__Excerpted data__:
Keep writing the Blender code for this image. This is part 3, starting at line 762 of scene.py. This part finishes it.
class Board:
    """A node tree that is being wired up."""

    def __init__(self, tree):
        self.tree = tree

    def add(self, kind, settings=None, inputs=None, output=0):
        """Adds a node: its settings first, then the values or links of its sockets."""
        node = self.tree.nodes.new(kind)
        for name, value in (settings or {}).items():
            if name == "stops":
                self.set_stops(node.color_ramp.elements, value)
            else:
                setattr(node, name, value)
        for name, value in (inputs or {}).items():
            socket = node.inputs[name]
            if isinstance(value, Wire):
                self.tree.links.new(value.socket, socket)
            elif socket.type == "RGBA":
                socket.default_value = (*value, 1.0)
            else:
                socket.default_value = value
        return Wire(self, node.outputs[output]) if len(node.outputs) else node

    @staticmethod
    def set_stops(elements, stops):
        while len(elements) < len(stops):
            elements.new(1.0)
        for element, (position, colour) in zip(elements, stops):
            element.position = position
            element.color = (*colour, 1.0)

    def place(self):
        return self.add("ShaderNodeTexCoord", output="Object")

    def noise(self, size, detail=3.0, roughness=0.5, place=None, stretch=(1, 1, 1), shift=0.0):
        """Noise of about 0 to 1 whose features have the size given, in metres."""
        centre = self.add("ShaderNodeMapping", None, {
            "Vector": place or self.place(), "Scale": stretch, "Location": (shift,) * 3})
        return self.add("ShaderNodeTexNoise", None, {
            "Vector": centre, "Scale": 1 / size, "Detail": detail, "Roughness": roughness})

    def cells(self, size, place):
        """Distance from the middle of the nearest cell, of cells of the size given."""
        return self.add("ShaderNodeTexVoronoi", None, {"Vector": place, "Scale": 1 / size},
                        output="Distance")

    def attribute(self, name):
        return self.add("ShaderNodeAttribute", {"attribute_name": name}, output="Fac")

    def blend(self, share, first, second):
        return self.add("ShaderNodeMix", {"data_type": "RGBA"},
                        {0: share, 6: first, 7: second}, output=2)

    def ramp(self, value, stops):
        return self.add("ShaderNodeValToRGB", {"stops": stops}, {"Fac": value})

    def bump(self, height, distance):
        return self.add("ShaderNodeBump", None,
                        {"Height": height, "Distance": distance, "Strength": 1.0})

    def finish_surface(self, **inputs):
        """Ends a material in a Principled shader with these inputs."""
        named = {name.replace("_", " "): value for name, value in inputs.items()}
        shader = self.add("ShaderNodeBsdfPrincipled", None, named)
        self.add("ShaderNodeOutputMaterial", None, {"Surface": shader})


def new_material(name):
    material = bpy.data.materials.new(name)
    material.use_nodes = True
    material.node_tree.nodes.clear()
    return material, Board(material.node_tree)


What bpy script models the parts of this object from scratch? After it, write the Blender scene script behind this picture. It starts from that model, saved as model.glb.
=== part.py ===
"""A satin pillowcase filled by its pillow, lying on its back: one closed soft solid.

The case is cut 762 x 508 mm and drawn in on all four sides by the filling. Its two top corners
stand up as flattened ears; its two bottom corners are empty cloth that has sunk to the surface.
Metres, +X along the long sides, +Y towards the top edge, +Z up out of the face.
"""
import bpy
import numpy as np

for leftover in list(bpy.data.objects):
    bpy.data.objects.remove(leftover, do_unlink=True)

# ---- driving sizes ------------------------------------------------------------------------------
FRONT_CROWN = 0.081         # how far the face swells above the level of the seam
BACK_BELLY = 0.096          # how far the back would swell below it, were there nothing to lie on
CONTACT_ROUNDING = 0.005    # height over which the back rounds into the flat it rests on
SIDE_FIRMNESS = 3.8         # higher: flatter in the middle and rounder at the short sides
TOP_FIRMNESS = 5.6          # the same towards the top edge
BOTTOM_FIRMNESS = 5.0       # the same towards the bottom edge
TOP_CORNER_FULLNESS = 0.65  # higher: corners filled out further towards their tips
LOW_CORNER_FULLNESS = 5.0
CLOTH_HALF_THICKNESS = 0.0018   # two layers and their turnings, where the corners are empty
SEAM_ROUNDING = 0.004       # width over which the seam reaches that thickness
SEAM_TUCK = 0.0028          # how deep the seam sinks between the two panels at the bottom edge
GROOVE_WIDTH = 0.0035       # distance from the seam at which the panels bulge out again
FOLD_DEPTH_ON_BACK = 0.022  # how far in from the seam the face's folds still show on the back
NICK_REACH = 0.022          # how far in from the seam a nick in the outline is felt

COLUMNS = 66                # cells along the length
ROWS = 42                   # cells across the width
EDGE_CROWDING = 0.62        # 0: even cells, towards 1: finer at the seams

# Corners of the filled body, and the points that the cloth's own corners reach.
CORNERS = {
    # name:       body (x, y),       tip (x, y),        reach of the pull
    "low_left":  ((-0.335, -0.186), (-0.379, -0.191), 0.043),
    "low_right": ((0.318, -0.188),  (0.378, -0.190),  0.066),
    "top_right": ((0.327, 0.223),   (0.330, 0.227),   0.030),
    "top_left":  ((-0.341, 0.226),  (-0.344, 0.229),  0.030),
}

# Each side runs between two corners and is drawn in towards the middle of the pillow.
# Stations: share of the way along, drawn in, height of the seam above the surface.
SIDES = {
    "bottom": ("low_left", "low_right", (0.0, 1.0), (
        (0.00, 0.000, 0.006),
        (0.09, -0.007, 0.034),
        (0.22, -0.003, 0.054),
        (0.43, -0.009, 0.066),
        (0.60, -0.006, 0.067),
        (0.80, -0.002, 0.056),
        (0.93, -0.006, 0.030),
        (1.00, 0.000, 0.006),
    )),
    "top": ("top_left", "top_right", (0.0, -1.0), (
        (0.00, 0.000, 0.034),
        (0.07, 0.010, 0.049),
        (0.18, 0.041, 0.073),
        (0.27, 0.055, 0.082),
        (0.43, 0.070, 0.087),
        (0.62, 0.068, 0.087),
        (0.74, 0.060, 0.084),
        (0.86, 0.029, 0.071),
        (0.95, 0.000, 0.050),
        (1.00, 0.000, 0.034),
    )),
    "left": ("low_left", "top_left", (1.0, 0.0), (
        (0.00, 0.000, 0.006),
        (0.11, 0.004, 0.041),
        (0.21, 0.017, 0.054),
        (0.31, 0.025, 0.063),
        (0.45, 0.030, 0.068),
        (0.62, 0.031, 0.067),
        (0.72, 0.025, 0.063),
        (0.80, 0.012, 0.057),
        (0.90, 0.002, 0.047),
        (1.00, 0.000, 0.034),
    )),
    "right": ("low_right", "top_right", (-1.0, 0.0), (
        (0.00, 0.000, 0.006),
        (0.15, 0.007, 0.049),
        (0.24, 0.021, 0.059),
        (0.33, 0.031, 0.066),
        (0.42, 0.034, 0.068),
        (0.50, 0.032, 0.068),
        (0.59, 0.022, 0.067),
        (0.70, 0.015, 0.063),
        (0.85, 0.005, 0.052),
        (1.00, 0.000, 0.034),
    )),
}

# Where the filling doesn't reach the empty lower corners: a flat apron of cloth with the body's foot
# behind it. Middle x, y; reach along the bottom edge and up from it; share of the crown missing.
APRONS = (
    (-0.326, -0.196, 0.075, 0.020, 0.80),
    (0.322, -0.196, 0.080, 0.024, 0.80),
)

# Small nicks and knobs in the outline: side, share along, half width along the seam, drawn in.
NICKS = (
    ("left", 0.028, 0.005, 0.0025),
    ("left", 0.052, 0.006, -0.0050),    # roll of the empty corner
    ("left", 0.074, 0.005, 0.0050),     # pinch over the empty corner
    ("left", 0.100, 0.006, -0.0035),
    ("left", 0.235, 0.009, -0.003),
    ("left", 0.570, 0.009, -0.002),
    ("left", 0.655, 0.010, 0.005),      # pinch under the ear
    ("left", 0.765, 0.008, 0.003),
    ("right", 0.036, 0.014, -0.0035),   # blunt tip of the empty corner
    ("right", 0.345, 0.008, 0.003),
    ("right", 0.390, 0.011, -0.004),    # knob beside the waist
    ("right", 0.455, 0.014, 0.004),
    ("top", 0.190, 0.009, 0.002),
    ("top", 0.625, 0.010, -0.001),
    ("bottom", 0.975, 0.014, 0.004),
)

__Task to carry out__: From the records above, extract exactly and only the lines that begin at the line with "What bpy script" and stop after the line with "closed soft solid.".

__Solution to this exercise__:
What bpy script models the parts of this object from scratch? After it, write the Blender scene script behind this picture. It starts from that model, saved as model.glb.
=== part.py ===
"""A satin pillowcase filled by its pillow, lying on its back: one closed soft solid.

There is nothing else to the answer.